The ${\bf\hat{x}}$, ${\bf\hat{y}}, {\bf\hat{z}}$ and ${\bf R}$ are defined in (10.3) in such a way that${\bf\hat{x}}$, ${\bf\hat{y}}$ and $ {\bf\hat{z}}$ they will only have rotational motion (no linear acceleration) and so we apply Thm 9.2 to $\frac{d{\bf\hat{x}}}{dt}$ etc... This is what the expression ${\bf r}_I$ = ${\bf R}$ + ${\bf r}$ is used for in the derivation.
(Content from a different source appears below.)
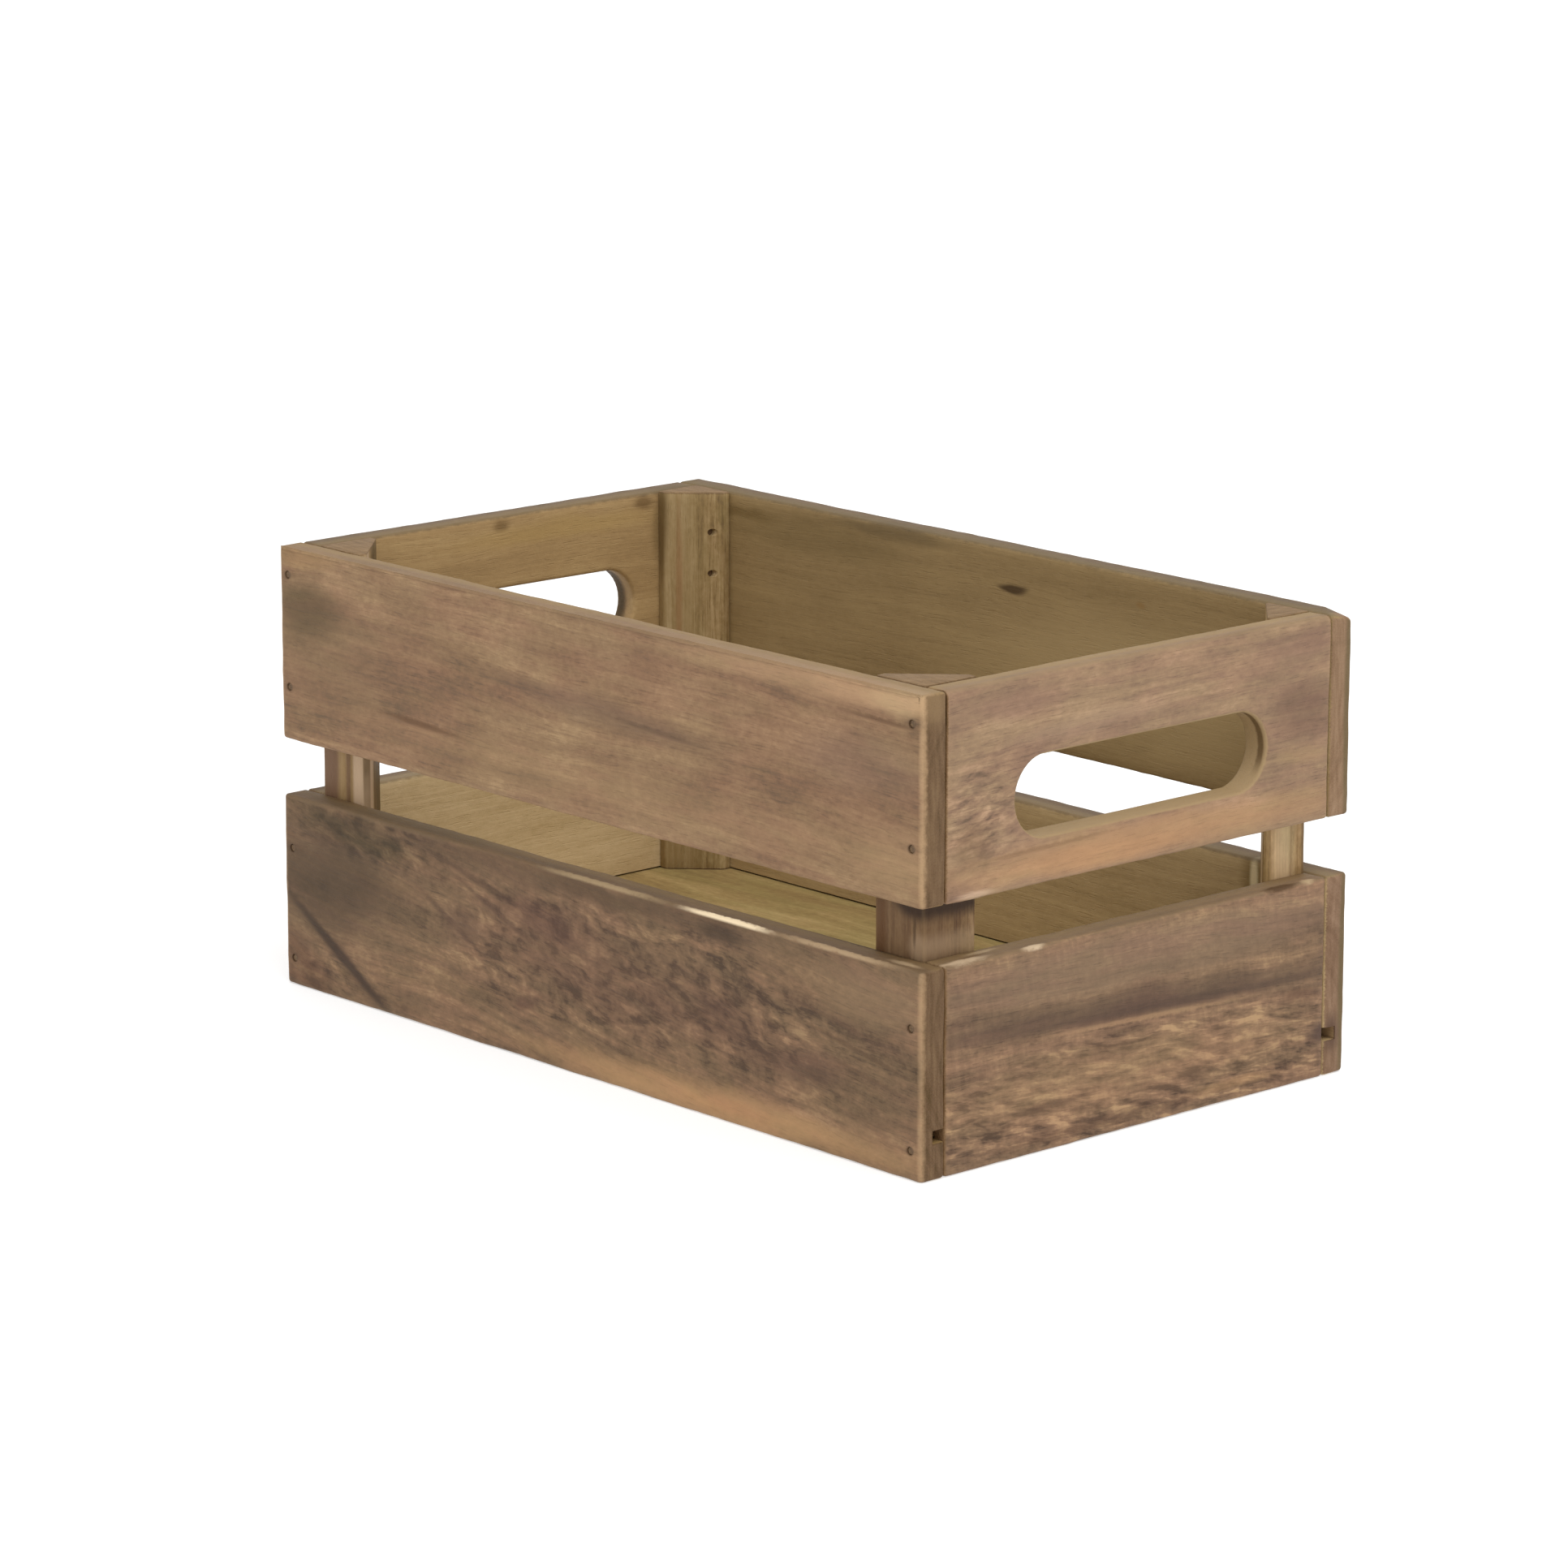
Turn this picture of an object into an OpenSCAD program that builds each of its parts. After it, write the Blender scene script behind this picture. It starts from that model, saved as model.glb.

So let me be clear about that, the expression ${\bf r}_I$ = ${\bf R}$ + ${\bf r}$ is used in the general derivation for the vector ${\bf A}$.
For the general vector ${\bf A}$, he doesn't need to write down a similar relationship because of how he is using ${\bf\hat{x}}$, ${\bf\hat{y}}, {\bf\hat{z}}$ which were indeed defined in a (useful) way that required position vector ${\bf R}$.
To answer your question concretely, he could've done this with some other vector (e.g. ${\bf V}= \frac{d{\bf R}}{dt}$, ${\bf v}_I$ = ${\bf V}$ + ${\bf v}$)but what's important is that he wrote down ${\bf\hat{x}}$, ${\bf\hat{y}}$ and ${\bf\hat{z}}$ in a way that they don't have linear acceleration.